Scytl is also going through with its plans to promote internet voting and has additional plans to allow voting from smartphones.

Were the centerpiece of American democracy not involved, this whole episode would be farcical. Since certain federal laws are involved, both the first fake location and its subsequent movement may constitute fraud. Election law requires that companies manufacturing election products list their address with the EAC, which is why Michelle Shafer seemed to be in such a hurry to cover their tracks. In moving themselves officially from one virtual office to another, she may have covered one alleged fraud with another.

Scytl, through SOE software has an office in Tampa. Why the Gallagher residence, rather than SOE’s existing facility, was selected as Scytl’s main United State’s office is somewhat unclear to us. A visit there by our investigators found them on the 5th floor of an office building with 17 other companies. Although they appear to actually have an actual office, it is unclear to us how all their employees could work there. It is also unclear why this location was not listed as Scytl’s national headquarters in the first place or why the sudden change of address they undertook after our scrutiny did not take place to their Tampa location where they actually do have an office and employees as opposed to Baltimore, where it seems they do not.

Scytl is not the only phantom voting company the Free Press has investigated physically.
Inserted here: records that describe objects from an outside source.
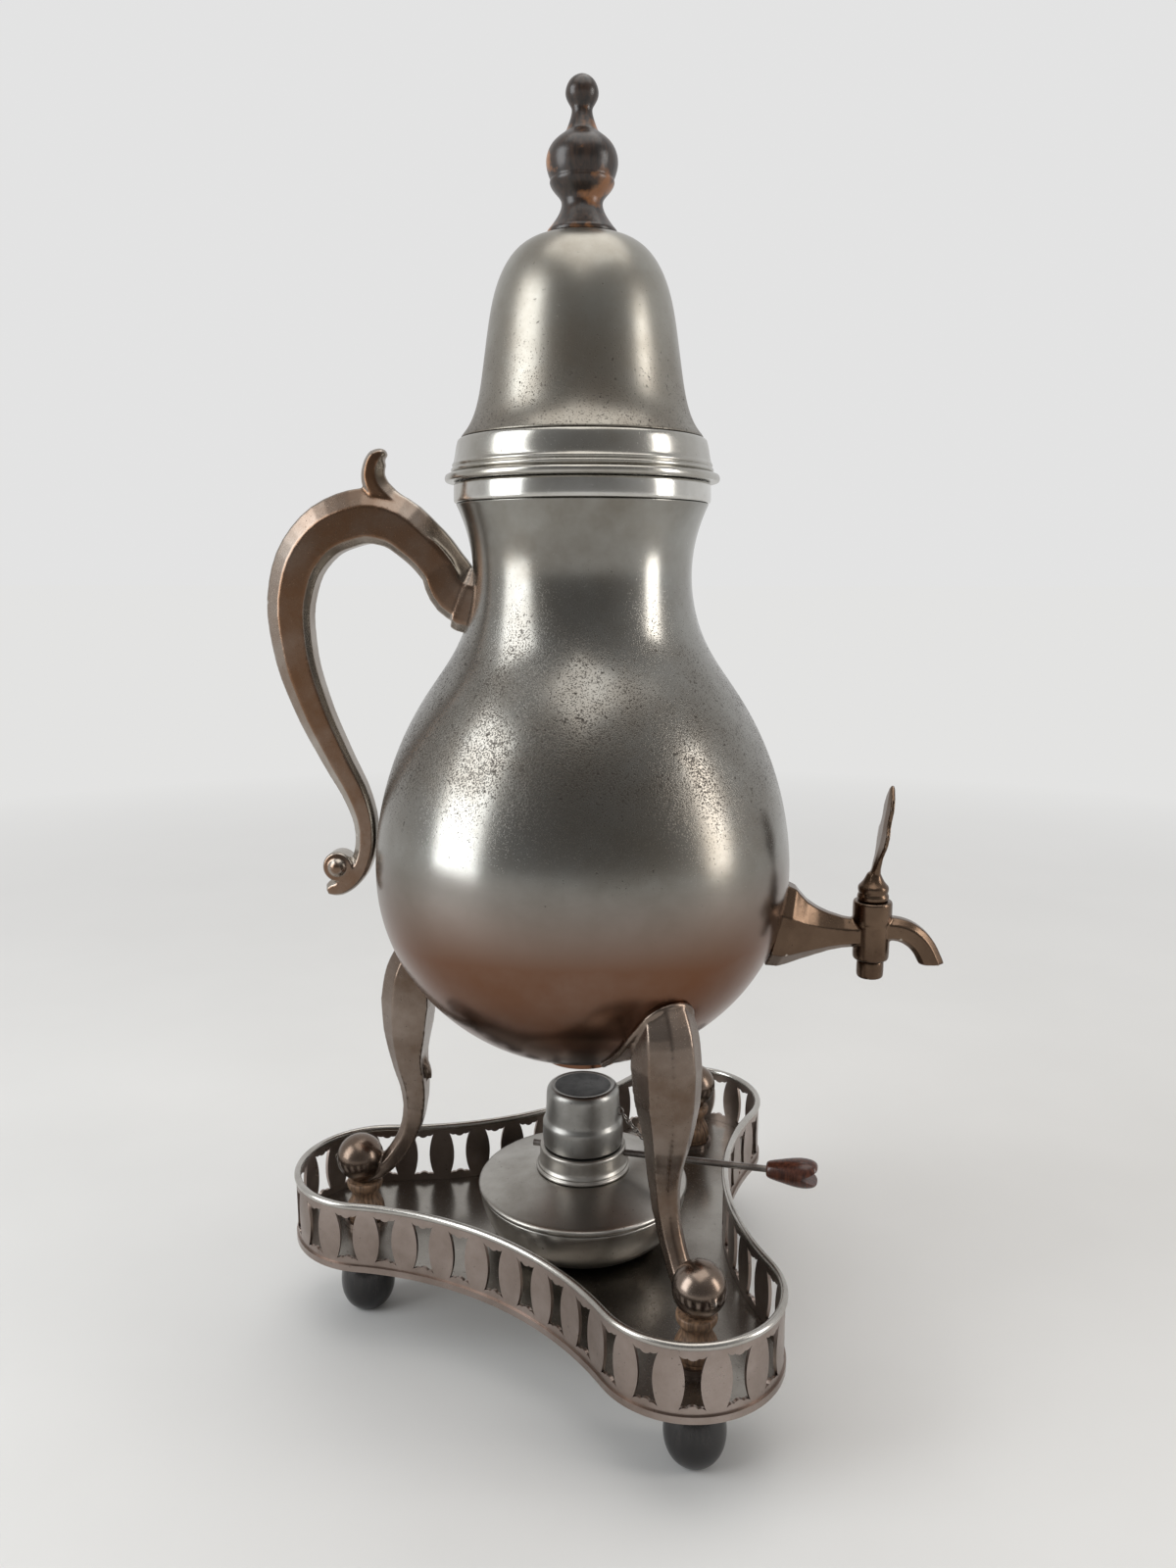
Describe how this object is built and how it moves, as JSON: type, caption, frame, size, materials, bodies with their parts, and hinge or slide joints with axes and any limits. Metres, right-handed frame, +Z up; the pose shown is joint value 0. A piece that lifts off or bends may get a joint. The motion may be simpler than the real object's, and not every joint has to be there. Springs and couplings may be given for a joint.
{
  "type": "tea urn with spirit burner",
  "caption": "Pear-shaped pewter tea urn with a lift-off bell lid, side tap and scroll handle, on legs over a spirit burner in a lobed gallery tray.",
  "frame": {"origin": "on the table top, where the urn's turned axis meets it", "axes": "+Z up along the urn's axis, +X towards the tap, -X towards the handle, +Y to the tap's left"},
  "size_m": [0.2464, 0.2034, 0.4482],
  "materials": {
    "pewter_urn": "aged satin pewter with pitting on the shoulder",
    "pewter_collar": "polished pewter",
    "pewter_lid": "aged satin pewter with dark spots",
    "pewter_legs": "worn bright cast pewter",
    "pewter_handle": "brown-tinted cast pewter",
    "pewter_tap": "brown-tinted cast pewter",
    "pewter_tray": "satin sheet pewter",
    "tray_wire": "bright rubbed wire",
    "black_wood": "glossy black-stained turned wood",
    "brown_wood": "worn turned wood",
    "finial_wood": "dark stained turned wood, worn through",
    "knob_wood": "dark red-brown polished turned wood",
    "pewter_burner": "light satin pewter",
    "iron_wire": "dark thin wire",
    "wick_cotton": "cotton wick",
    "fixing_steel": "plain turned steel"
  },
  "bodies": {
    "tray": {"tray_floor": "pewter_tray", "gallery_left": "pewter_tray", "gallery_front": "pewter_tray", "gallery_back": "pewter_tray", "rim_wire": "tray_wire", "tray_foot_left": "black_wood", "tray_foot_front": "black_wood", "tray_foot_back": "black_wood", "foot_studs": "fixing_steel", "spool_cups": "pewter_tray"},
    "urn": {"urn_base": "pewter_urn", "urn_body": "pewter_urn", "urn_neck": "pewter_urn", "neck_collar": "pewter_collar", "base_ring": "pewter_urn", "leg_left": "pewter_legs", "leg_front": "pewter_legs", "leg_back": "pewter_legs", "spool_left": "brown_wood", "spool_front": "brown_wood", "spool_back": "brown_wood", "spool_pins": "fixing_steel", "handle_socket": "pewter_handle", "handle": "pewter_handle", "tap_flange": "pewter_tap", "tap_body": "pewter_tap"},
    "tap": {"tap_plug": "pewter_tap", "tap_tail": "pewter_tap", "tap_key": "pewter_tap"},
    "lid": {"lid_rim": "pewter_lid", "lid_dome": "pewter_lid", "lid_bezel": "pewter_lid", "finial": "finial_wood", "finial_washer": "fixing_steel", "finial_screw": "fixing_steel"},
    "burner": {"burner_bowl": "pewter_burner", "burner_top": "pewter_burner", "burner_collar": "pewter_burner", "wick_tube": "pewter_burner", "wick": "wick_cotton", "burner_rod": "iron_wire", "rod_knob": "knob_wood", "rod_ring": "iron_wire", "cap_chain": "iron_wire"},
    "cap": {"burner_cap": "pewter_burner", "cap_eye": "pewter_burner"}
  },
  "joints": [
    {"name": "urn_lift", "type": "slide", "parent": "tray", "child": "urn", "axis": [0, 0, 1], "range_m": [0, 0.075]},
    {"name": "lid_lift", "type": "slide", "parent": "urn", "child": "lid", "axis": [0, 0, 1], "range_m": [0, 0.06]},
    {"name": "tap_turn", "type": "hinge", "parent": "urn", "child": "tap", "pos_m": [0.1055, 0, 0.1585], "axis": [0, 0, 1], "continuous": true},
    {"name": "burner_turn", "type": "hinge", "parent": "tray", "child": "burner", "pos_m": [0, 0, 0.036], "axis": [0, 0, 1], "range_deg": [-35, 35]},
    {"name": "cap_lift", "type": "slide", "parent": "burner", "child": "cap", "axis": [0, 0, 1], "range_m": [0, 0.008], "deforming": ["cap_chain"]}
  ]
}
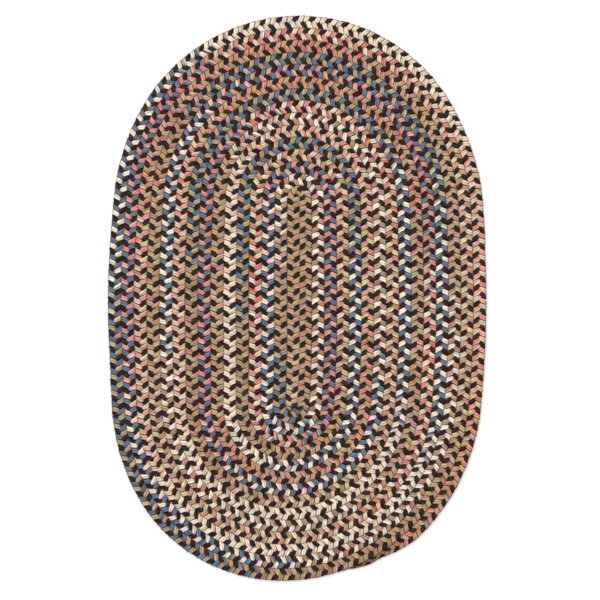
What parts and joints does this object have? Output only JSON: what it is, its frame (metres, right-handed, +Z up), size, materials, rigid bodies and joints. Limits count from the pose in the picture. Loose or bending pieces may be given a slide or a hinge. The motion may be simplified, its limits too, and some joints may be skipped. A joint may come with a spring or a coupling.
{
  "type": "braided rug",
  "caption": "Oval braided floor rug: a flat braid of dark and space-dyed yarn, coiled out from a straight middle row, laced edge to edge and tapered off at its outer end.",
  "frame": {"origin": "middle of the outline on the floor, under the rug", "axes": "+Y along the rug's length towards the end away from the braid's outer tip, +Z up out of the upper face, +X to the side that the tip is on"},
  "size_m": [0.6106, 0.9138, 0.0095],
  "materials": {
    "braided_yarn": "matte"
  },
  "bodies": {
    "root": {"braided_rug": "braided_yarn"}
  },
  "joints": []
}
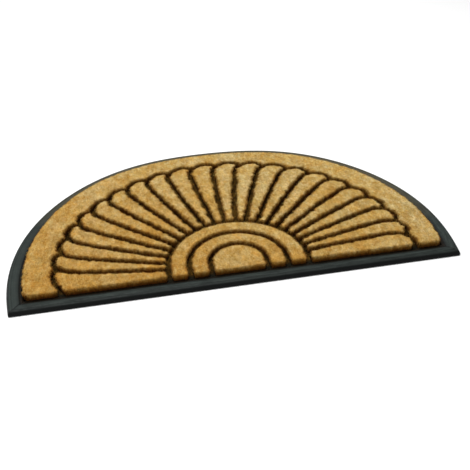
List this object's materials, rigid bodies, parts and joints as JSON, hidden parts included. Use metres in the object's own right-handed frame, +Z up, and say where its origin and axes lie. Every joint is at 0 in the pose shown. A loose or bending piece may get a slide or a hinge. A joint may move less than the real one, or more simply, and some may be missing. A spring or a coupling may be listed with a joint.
{
  "type": "half-round coir doormat",
  "caption": "Half-round doormat: a moulded rubber base with a sloped rim and ribs, holding raised blocks of coir pile in a fan of petals, half rings and a scalloped band.",
  "frame": {"origin": "centre of the mat's bounding box, on the underside", "axes": "+X along the straight front edge, to the right as seen from the front; +Y back towards the curved edge; +Z up, out of the pile"},
  "size_m": [0.7614, 0.4416, 0.019],
  "materials": {
    "rubber": "satin moulded rubber",
    "coir": "coarse sheared coir pile"
  },
  "bodies": {
    "root": {"rubber_base": "rubber", "coir_band": "coir", "coir_petal_01": "coir", "coir_petal_02": "coir", "coir_petal_03": "coir", "coir_petal_04": "coir", "coir_petal_05": "coir", "coir_petal_06": "coir", "coir_petal_07": "coir", "coir_petal_08": "coir", "coir_petal_09": "coir", "coir_petal_10": "coir", "coir_petal_11": "coir", "coir_petal_12": "coir", "coir_petal_13": "coir", "coir_petal_14": "coir", "coir_petal_15": "coir", "coir_petal_16": "coir", "coir_petal_17": "coir", "coir_petal_18": "coir", "coir_petal_19": "coir", "coir_petal_20": "coir", "coir_petal_21": "coir", "coir_petal_22": "coir", "coir_ring_outer": "coir", "coir_ring_inner": "coir", "coir_centre": "coir"}
  },
  "joints": []
}
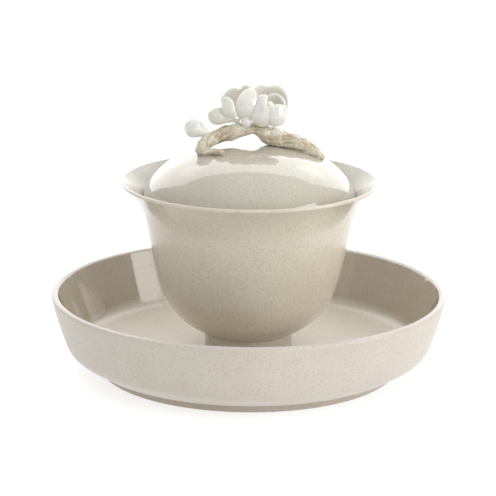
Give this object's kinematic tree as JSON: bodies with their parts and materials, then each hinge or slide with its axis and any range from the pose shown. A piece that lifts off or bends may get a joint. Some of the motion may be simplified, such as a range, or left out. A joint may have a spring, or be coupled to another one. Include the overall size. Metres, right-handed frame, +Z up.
{
  "type": "gaiwan",
  "caption": "Tea bowl with a flared lip, a domed lid with a sculpted magnolia branch as its knob, and a wide steep-walled saucer dish.",
  "frame": {"origin": "on the turning axis of the dish and bowl, in the plane that the dish's foot ring stands on", "axes": "+Z up along the turning axis; +X along the knob's branch, towards its long tapering end; +Y away from the side that the flowers face"},
  "size_m": [0.151, 0.151, 0.1102],
  "materials": {
    "dish_glaze": "oatmeal glaze with fine specks, satin",
    "bowl_glaze": "oatmeal glaze with fine specks, semi-gloss",
    "lid_glaze": "oatmeal glaze with fine specks, glossy",
    "branch_glaze": "brown-beige bark glaze, glossy",
    "petal_glaze": "translucent white porcelain glaze, glossy",
    "pistil_glaze": "pale yellow glaze, glossy"
  },
  "bodies": {
    "dish": {"dish": "dish_glaze"},
    "bowl": {"bowl": "bowl_glaze"},
    "lid": {"lid_dome": "lid_glaze", "branch": "branch_glaze", "side_root": "branch_glaze", "left_bud": "petal_glaze", "middle_bud": "petal_glaze", "left_flower_core": "petal_glaze", "right_flower_core": "petal_glaze", "right_flower_pistil": "pistil_glaze", "left_flower_front_petal": "petal_glaze", "left_flower_left_petal": "petal_glaze", "left_flower_back_petal": "petal_glaze", "left_flower_tip_petal": "petal_glaze", "left_flower_right_petal": "petal_glaze", "right_flower_front_left_petal": "petal_glaze", "right_flower_front_right_petal": "petal_glaze", "right_flower_left_petal": "petal_glaze", "right_flower_right_petal": "petal_glaze", "right_flower_back_left_petal": "petal_glaze", "right_flower_back_right_petal": "petal_glaze"}
  },
  "joints": [
    {"name": "bowl_lift", "type": "slide", "parent": "dish", "child": "bowl", "axis": [0, 0, 1], "range_m": [0, 0.06]},
    {"name": "lid_lift", "type": "slide", "parent": "bowl", "child": "lid", "axis": [0, 0, 1], "range_m": [0, 0.04]}
  ]
}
In future articles we will detail the obscure locations, low employee head counts, improbable square footage and oppressive security designed to ward off public scrutiny we have found at every location.

During this election, the people serving overseas in America’s armed forces will cast virtual absentee ballots. These ballots will be processed by a company that is based in Barcelona, owned by one British and two Spanish private banks (one of which has an office in New York), has a subsidiary in Tampa, but otherwise exists alternately in a private residence in suburban Virginia or in a desk drawer in Baltimore’s inner harbor. This is virtual faith based voting taken to a new level of refinement.